[Records from a dataset]
-=-=-=-=-

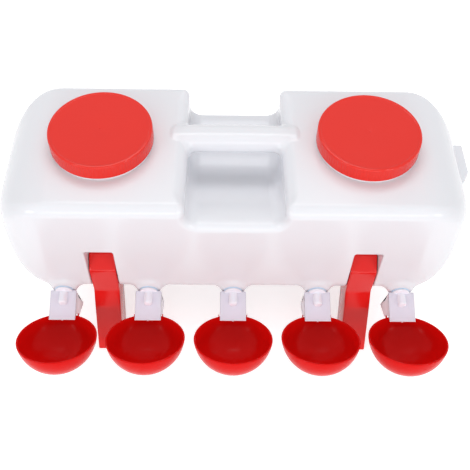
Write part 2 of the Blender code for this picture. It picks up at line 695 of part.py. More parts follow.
def build_valve(i, x):
    """Housing of one valve: a stub in the tank's boss, a flange, a hood and the spring's tube."""
    dome = SPRING_TUBE_RADIUS - SPRING_TUBE_END
    profile = [(0, -TUBE_END)]
    profile += arc(SPRING_TUBE_RADIUS - dome, -TUBE_END - dome, dome, 90, 0, 2)
    profile += [
        (SPRING_TUBE_RADIUS, -FLANGE_FRONT),
        (FLANGE_RADIUS, -FLANGE_FRONT),
        (FLANGE_RADIUS, -FLANGE_BACK),
        (STUB_RADIUS, -FLANGE_BACK),
        (STUB_RADIUS, -SEAT_Y),
        (0, -SEAT_Y),
    ]
    housing = turned_forward(f"valve_housing_{i}", profile, VALVE_STEPS, x, WHITE_ACETAL)
    join(housing, hood_shell(i, x))
    waterway = [
        (0, -TUBE_END - SPRING_TUBE_END),
        (SPRING_TUBE_BORE, -TUBE_END - SPRING_TUBE_END),
        (SPRING_TUBE_BORE, -HOOD_INNER_BACK),
        (STEM_HOLE_RADIUS, -HOOD_INNER_BACK),
        (STEM_HOLE_RADIUS, -FLANGE_BACK),
        (STUB_BORE_RADIUS, -FLANGE_BACK),
        (STUB_BORE_RADIUS, -SEAT_Y + SEAT_THICKNESS),
        (STEM_HOLE_RADIUS, -SEAT_Y + SEAT_THICKNESS),
        (STEM_HOLE_RADIUS, -SEAT_Y - SEAT_THICKNESS),
        (0, -SEAT_Y - SEAT_THICKNESS),
    ]
    cut(housing, turned_forward(f"waterway_{i}", waterway, VALVE_STEPS, x))
    slot_half = LEVER_WIDTH / 2 + RUNNING_GAP
    slot_front = LEVER_Y_DOWN - LEVER_THICKNESS
    slot = [
        (HOOD_INNER_BACK, VALVE_Z),
        (slot_front, VALVE_Z),
        (slot_front, HINGE_Z),
        (HOOD_INNER_BACK, HINGE_Z),
    ]
    cut(housing, place(f"lever_slot_{i}", side_prism(f"lever_slot_{i}", slot, slot_half, x)))
    seat_half = HOOD_INNER_HALF + HINGE_PIN_SEAT + FIT_GAP
    seat = cylinder(f"pin_seat_{i}", HINGE_PIN_RADIUS + FIT_GAP, seat_half, (x, HINGE_Y, HINGE_Z))
    cut(housing, place(f"pin_seat_{i}", seat))

    ring_hole = STUB_RADIUS + FIT_GAP
    ring_back = -RING_BACK
    ring_front = ring_back + SEAL_RING_THICKNESS
    ring = [
        (ring_hole, ring_front),
        (SEAL_RING_RADIUS, ring_front),
        (SEAL_RING_RADIUS, ring_back),
        (ring_hole, ring_back),
    ]
    turned_forward(f"seal_ring_{i}", ring, VALVE_STEPS, x, BLUE_SILICONE)

    stem = [
        (0, -STEM_FRONT),
        (STEM_RADIUS, -STEM_FRONT),
        (STEM_RADIUS, -HEAD_FRONT),
        (STEM_HEAD_RADIUS, -HEAD_FRONT),
        (STEM_HEAD_RADIUS, -HEAD_FRONT - STEM_HEAD_THICKNESS),
        (0, -HEAD_FRONT - STEM_HEAD_THICKNESS),
    ]
    turned_forward(f"valve_pin_{i}", stem, PIN_STEPS, x, WHITE_ACETAL)
    seal = [
        (STEM_RADIUS + FIT_GAP, -SEAL_FRONT),
        (VALVE_SEAL_RADIUS, -SEAL_FRONT),
        (VALVE_SEAL_RADIUS, -SEAL_FRONT - VALVE_SEAL_THICKNESS),
        (STEM_RADIUS + FIT_GAP, -SEAL_FRONT - VALVE_SEAL_THICKNESS),
    ]
    turned_forward(f"valve_seal_{i}", seal, PIN_STEPS, x, BLACK_RUBBER)
    pin = cylinder(f"hinge_pin_{i}", HINGE_PIN_RADIUS, HOOD_INNER_HALF + HINGE_PIN_SEAT, (0, 0, 0))
    place(f"hinge_pin_{i}", pin, STAINLESS_STEEL, location=(x, HINGE_Y, HINGE_Z))


def build_spring(i, x):
    """Return spring in its tube, between the tube's closed end and the lever."""
    front = TUBE_END + SPRING_TUBE_END + FIT_GAP + SPRING_WIRE_RADIUS
    back = LEVER_Y - LEVER_THICKNESS / 2 - RUNNING_GAP - SPRING_WIRE_RADIUS
    wire = bpy.data.curves.new(f"return_spring_{i}", "CURVE")
    wire.dimensions = "3D"
    wire.bevel_depth = SPRING_WIRE_RADIUS
    wire.bevel_resolution = 0
    wire.use_fill_caps = True
    steps = SPRING_TURNS * SPRING_STEPS
    coil = wire.splines.new("POLY")
    coil.points.add(steps)
    for k, point in enumerate(coil.points):
        turn = 2 * math.pi * k / SPRING_STEPS
        along = back + (front - back) * k / steps
        point.co = (SPRING_RADIUS * math.cos(turn), along, SPRING_RADIUS * math.sin(turn), 1)
    spring = bpy.data.objects.new(f"return_spring_{i}", wire)
    wire.materials.append(STAINLESS_STEEL)
    drinker.objects.link(spring)
    spring.parent = origin
    spring.location = (x, 0, VALVE_Z)


def build_cup(i, x):
    """Round drinking cup with the rear arm, hub and lever that work its valve, hung on its hinge."""
    hinge = make_empty(f"hinge_{i}", (x, HINGE_Y, HINGE_Z), origin)
    centre_y, centre_z = CUP_Y - HINGE_Y, CUP_Z - HINGE_Z
    centre = (0, centre_y, centre_z)
    rim_z = CUP_DEPTH - CUP_RADIUS
    rim_degrees = -math.degrees(RIM_ANGLE)
    bowl = [(0, rim_z), (RIM_RADIUS - FIT_GAP, rim_z)]
    bowl += arc(0, 0, CUP_RADIUS, rim_degrees - 1, -90, CUP_ARC_STEPS)
    cup = turned(f"cup_{i}", bowl, CUP_STEPS, RED_PLASTIC, hinge, centre, -CUP_TILT)

    behind = CUP_RADIUS - CUP_WALL / 2
    top_angle = CUP_TILT + RIM_ANGLE + ARM_BELOW_RIM
    arm = [(0, ARM_ROOT_HALF)]
    for angle in (top_angle, top_angle + ARM_SPREAD):
        arm.append((centre_y + behind * math.cos(angle), centre_z - behind * math.sin(angle)))
    arm.append((0, -ARM_ROOT_HALF))
    join(cup, place(f"arm_{i}", side_prism(f"arm_{i}", arm, ARM_WIDTH / 2), parent=hinge))
    hub_half = HOOD_INNER_HALF - RUNNING_GAP
    join(cup, place(f"hub_{i}", cylinder(f"hub_{i}", HUB_RADIUS, hub_half, (0, 0, 0)), parent=hinge))

    lean = CUP_TRAVEL / 2
    across, along = math.cos(lean), math.sin(lean)
    length = HINGE_BELOW_VALVE / across + LEVER_TOP
    half = LEVER_THICKNESS / 2
    lever = []
    for y, z in ((-half, 0), (half, 0), (half, length), (-half, length)):
        lever.append((y * across + z * along, z * across - y * along))
    join(cup, place(f"lever_{i}", side_prism(f"lever_{i}", lever, LEVER_WIDTH / 2), parent=hinge))

    ear_x = HOOD_WIDTH / 2 + EAR_GAP + EAR_THICKNESS / 2
    ear_place = (-HINGE_BEHIND_RIM - EAR_THICKNESS / 2, RIM_ABOVE_HINGE + EAR_RADIUS / 2)
    for side in (-1, 1):
        name = f"ear_{i}_{side}"
        ear = cylinder(name, EAR_RADIUS, EAR_THICKNESS / 2, (side * ear_x, *ear_place))
        join(cup, place(name, ear, parent=hinge))

    inner_radius = CUP_RADIUS - CUP_WALL
    inside = [(0, CUP_WALL), (math.sqrt(inner_radius ** 2 - rim_z ** 2), CUP_WALL)]
    inside_rim = math.degrees(math.asin(rim_z / inner_radius))
    inside += arc(0, 0, inner_radius, inside_rim, -90, CUP_ARC_STEPS - 1)
    cut(cup, turned(f"cup_inside_{i}", inside, CUP_STEPS, None, hinge, centre, -CUP_TILT))
    bore = cylinder(f"hub_bore_{i}", HINGE_PIN_RADIUS + FIT_GAP, HOOD_WIDTH, (0, 0, 0))
    cut(cup, place(f"hub_bore_{i}", bore, parent=hinge))


build_tank()
for side, x in LID_XS.items():
    build_lid(side, x)
for side, x in STAND_XS.items():
    build_stand(side, x)
for number, x in enumerate(CUP_XS, start=1):
    build_valve(number, x)
    build_spring(number, x)
    build_cup(number, x)
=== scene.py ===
"""Poultry drinker dressed for its photograph: a long blow-moulded tank with a bridge handle, two
knurled screw lids, two arch stands and five tilting cups on sprung valves.

Shapes are worked out in millimetres from the middle of the tank, with z = 0 on the ground and the
cups on the side of negative y. They are moved into the shared frame when a piece is made.
"""
import math

import bmesh
import bpy
import numpy as np
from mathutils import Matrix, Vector


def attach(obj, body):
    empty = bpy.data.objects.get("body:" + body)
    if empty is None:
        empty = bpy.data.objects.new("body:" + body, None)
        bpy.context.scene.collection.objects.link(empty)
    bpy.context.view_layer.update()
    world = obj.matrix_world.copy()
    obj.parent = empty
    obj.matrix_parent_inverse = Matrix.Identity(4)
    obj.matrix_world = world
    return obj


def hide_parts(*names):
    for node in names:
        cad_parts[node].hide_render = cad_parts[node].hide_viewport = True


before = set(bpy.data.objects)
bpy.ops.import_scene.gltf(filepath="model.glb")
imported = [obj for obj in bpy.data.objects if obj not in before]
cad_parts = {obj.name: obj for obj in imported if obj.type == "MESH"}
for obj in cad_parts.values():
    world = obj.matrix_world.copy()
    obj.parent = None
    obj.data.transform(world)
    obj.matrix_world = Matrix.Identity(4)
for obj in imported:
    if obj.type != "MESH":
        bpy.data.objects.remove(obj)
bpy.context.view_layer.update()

MM = 0.001
# Where the middle of the tank stands in the shared frame
SHIFT = np.array((-5.0, 32.334, 0.0))

# Tank
LENGTH, DEPTH, BOTTOM, TOP = 480.0, 172.0, 65.0, 212.0
FACE, MIDDLE = DEPTH / 2, (TOP + BOTTOM) / 2
WALL = 2.5
PLAN_RADIUS, END_TOP_RADIUS, END_BOTTOM_RADIUS = 54.0, 63.0, 57.0
TOP_EDGE, BOTTOM_EDGE, EDGE_BLEND = 12.0, 24.0, 30.0

# Saddle across the tank's middle
SADDLE_HALF, SADDLE_FILLET = 48.5, 14.0
SADDLE_EDGE, SADDLE_LIP, LIP_START = 13.0, 7.0, 60.0
FRONT_DROP, MIDDLE_DROP, REAR_DROP = 26.0, 56.0, 41.0
# Cosine of the saddle floor's mean lean
FLOOR_LEAN = 0.93

# Bridge handle
HANDLE_Y, HANDLE_HALF_DEPTH, HANDLE_HALF_HEIGHT, HANDLE_ROUND = 17.5, 14.0, 12.0, 11.0
HANDLE_REACH, HANDLE_RISE, HANDLE_DROOP = 65.0, 2.2, 1.0
HANDLE_CORNER, CORNER_BACK, HANDLE_EDGE = 18.0, 3.0, 3.0
TOP_FILLET, LOW_FILLET, FILLET_DEPTH = 2.5, 9.0, 9.0

# Lug on the tank's right end
LUG_Z, LUG_HALF, LUG_ROOT, LUG_END, LUG_BACK = 161.0, 7.0, 225.0, 250.0, 44.0
# Its slanting front edge starts at this place; the scale is the length of the edge's normal
LUG_START_X, LUG_START_Y, LUG_SLOPE, LUG_SCALE = 240.0, -13.0, 1.7, 1.97
LUG_CORNER, LUG_EDGE, LUG_FILLET = 1.5, 2.0, 3.0

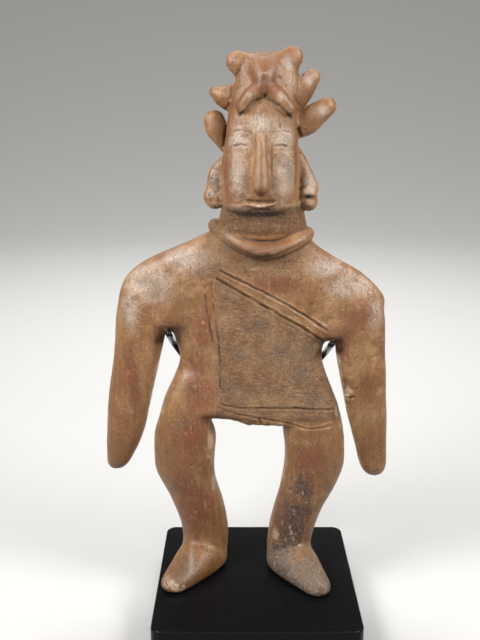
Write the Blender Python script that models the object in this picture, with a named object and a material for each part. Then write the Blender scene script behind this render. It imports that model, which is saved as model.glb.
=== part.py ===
"""Flat fired-clay figurine with a horned headdress, held up by a small black rod stand.

Metres, +Z up. The origin is the middle of the stand's underside, and the figure faces -Y,
so +X is at the viewer's right. Each piece of the real thing is one object: the clay figure,
the stand's plate, and the two rods that come forward under the arms.

The clay figure is built as a modeller builds it, from lumps. Each lump is a loft: rings carried
through a few stations. The lumps are fused into one skin, smoothed as by a wet thumb, and then
scored with the lines of the garment and the face.
"""

import math

import bmesh
import bpy
import numpy as np
from mathutils import Quaternion, Vector

# Driving dimensions
FIGURE_HEIGHT = 0.267
BASE_SIDE = 0.1016
BASE_THICKNESS = 0.019
BASE_CORNER_RADIUS = 0.0055
BASE_ARRIS = 0.0008
ROD_DIAMETER = 0.0032
ROD_BEND_RADIUS = 0.008
SOCKET_DEPTH = 0.012
SOCKET_OVERRUN = 0.002
PRONG_REACH = 0.001
PRONG_RISE = 24.5
ROD_STANDOFF = 0.0008
CLEARANCE = 0.0003
GROOVE_WIDTH = 0.0013
GROOVE_DEPTH = 0.0007
EAR_HOLE_DIAMETER = 0.0019

# The figure is drawn in its own unit, 1/267 of its height, and stands on the plate
UNIT = FIGURE_HEIGHT / 267.0
SOLE = BASE_THICKNESS + CLEARANCE
PLANE = 12.4
TORSO_HALF_DEPTH = 10.0
LEG_HALF_DEPTH = 12.4

# How finely the clay is fused and then faceted
VOXEL = 0.9 * UNIT
THUMB_PASSES = 14
CLAY_TRIANGLES = 7000
RING_SIDES = 28
RING_SQUARENESS = 2.35

# Colours of the three finishes, linear
CLAY_COLOUR = (0.38, 0.22, 0.125, 1.0)
PLATE_COLOUR = (0.006, 0.006, 0.008, 1.0)
ROD_COLOUR = (0.010, 0.010, 0.012, 1.0)


def clear_scene():
    """Start from an empty file."""
    for thing in list(bpy.data.objects):
        bpy.data.objects.remove(thing, do_unlink=True)


def material(name, colour, roughness, metallic=0.0):
    """A plain finish: one colour, one roughness."""
    finish = bpy.data.materials.new(name)
    finish.use_nodes = True
    shader = finish.node_tree.nodes["Principled BSDF"]
    shader.inputs["Base Color"].default_value = colour
    shader.inputs["Roughness"].default_value = roughness
    shader.inputs["Metallic"].default_value = metallic
    return finish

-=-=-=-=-

→ JOB
Everything from the line with "before = set(bpy.data.objects)" through the line with "TOP_EDGE, BOTTOM_EDGE, EDGE_BLEND", both ends included, should be repeated exactly; nothing else should appear.

→ FINISHED ANSWER
before = set(bpy.data.objects)
bpy.ops.import_scene.gltf(filepath="model.glb")
imported = [obj for obj in bpy.data.objects if obj not in before]
cad_parts = {obj.name: obj for obj in imported if obj.type == "MESH"}
for obj in cad_parts.values():
    world = obj.matrix_world.copy()
    obj.parent = None
    obj.data.transform(world)
    obj.matrix_world = Matrix.Identity(4)
for obj in imported:
    if obj.type != "MESH":
        bpy.data.objects.remove(obj)
bpy.context.view_layer.update()

MM = 0.001
# Where the middle of the tank stands in the shared frame
SHIFT = np.array((-5.0, 32.334, 0.0))

# Tank
LENGTH, DEPTH, BOTTOM, TOP = 480.0, 172.0, 65.0, 212.0
FACE, MIDDLE = DEPTH / 2, (TOP + BOTTOM) / 2
WALL = 2.5
PLAN_RADIUS, END_TOP_RADIUS, END_BOTTOM_RADIUS = 54.0, 63.0, 57.0
TOP_EDGE, BOTTOM_EDGE, EDGE_BLEND = 12.0, 24.0, 30.0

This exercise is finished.